3.3 Investigation of using trained Naive Bayes as a multilabel classifier
Out of 8816 documents that have been used for this experiment, only 4 documents are multi-label, i.e. more than one label is assigned to the document. These documents have been replicated in all of the related classes. Although this dataset is not suitable for exploring the performance of the trained classifier for multi-label classification task, we still analyzed the output of the classifier for these 4 documents. Figure 2 shows the probabilities assigned to one of these documents by the trained classifier.
True topics of this document acquired from annotations are ['Food and Drug Control', 'Administrative Law', 'Criminal Law'] which in terms of numerical class labels is equivalent to [0,4, 8]. Trained Naive Bayes model predicts that this document belongs to the class “Administrative Law”, by assigning the highest probability to class #4. However, the classifier gives a relatively high probability to classes “Food and Drug Control” which is class #0 and “Criminal Law” which is #8 and also class #13 which is “Motor Vehicles”. This observation leads to the hypothesis that trained Naive Bayes can potentially be used as multi-label classifier, by looking at class probabilities and setting a threshold on the calculated probabilities, instead of relying only on the highest probability.

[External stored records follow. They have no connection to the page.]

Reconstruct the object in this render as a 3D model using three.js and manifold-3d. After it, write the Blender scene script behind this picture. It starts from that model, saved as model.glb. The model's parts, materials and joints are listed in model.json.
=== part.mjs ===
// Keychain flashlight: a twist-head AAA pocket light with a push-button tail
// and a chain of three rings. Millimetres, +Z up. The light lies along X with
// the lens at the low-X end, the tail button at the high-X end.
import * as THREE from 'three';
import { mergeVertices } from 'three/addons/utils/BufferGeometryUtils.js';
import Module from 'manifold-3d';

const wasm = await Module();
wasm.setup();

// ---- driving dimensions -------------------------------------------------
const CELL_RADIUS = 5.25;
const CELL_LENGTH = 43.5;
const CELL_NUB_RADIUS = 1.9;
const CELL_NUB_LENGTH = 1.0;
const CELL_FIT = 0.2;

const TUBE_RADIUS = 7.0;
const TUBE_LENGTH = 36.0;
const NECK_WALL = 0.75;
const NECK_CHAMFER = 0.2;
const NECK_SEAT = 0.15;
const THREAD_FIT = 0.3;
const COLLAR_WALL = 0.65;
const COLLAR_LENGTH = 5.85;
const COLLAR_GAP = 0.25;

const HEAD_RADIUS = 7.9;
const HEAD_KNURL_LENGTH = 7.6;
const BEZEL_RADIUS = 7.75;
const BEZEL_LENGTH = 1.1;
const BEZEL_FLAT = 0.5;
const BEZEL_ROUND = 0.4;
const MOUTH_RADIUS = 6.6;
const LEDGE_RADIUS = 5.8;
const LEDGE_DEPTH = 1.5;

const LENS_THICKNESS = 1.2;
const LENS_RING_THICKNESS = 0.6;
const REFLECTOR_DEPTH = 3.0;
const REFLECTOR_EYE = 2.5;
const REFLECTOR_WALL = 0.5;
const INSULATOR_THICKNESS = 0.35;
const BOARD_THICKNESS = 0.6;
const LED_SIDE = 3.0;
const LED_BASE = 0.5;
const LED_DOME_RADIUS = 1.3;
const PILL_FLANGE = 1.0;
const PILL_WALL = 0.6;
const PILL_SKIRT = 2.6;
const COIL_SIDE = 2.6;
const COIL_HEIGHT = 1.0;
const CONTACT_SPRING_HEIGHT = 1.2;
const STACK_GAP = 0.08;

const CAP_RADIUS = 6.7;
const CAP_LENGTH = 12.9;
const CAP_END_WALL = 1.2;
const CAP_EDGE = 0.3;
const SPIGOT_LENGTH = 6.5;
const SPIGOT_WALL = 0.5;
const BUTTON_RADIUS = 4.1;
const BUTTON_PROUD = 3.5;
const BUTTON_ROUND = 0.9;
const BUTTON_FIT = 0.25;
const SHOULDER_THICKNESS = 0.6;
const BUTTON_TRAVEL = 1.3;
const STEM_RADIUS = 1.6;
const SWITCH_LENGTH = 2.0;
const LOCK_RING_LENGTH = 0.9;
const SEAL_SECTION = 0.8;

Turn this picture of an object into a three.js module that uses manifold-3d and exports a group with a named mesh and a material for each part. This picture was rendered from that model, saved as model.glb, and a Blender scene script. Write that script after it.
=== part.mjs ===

This hypothesis needs to be further investigated on the richer dataset in terms of multi-topic documents. However, this method is not straightforward to evaluate and may increase the misclassification rate.
This experiment shows that by adding bigrams to the feature set of the classifier, the classification accuracy increases without increasing the number of features. Using 2000 features from both unigrams and bigrams selected by Chi-square test, we achieved 89% average precision which is 5% better than using 2000 unigram features selected in the same manner.
We also confirmed that misclassification occurs mostly among classes that have common content, by looking at most probable terms in each class.
This experiment showed that class probabilities calculated by the trained Naive Bayes classifier may be used to produce a set of labels for multi-label documents. The feasibility of this method needs more investigated in future experiments.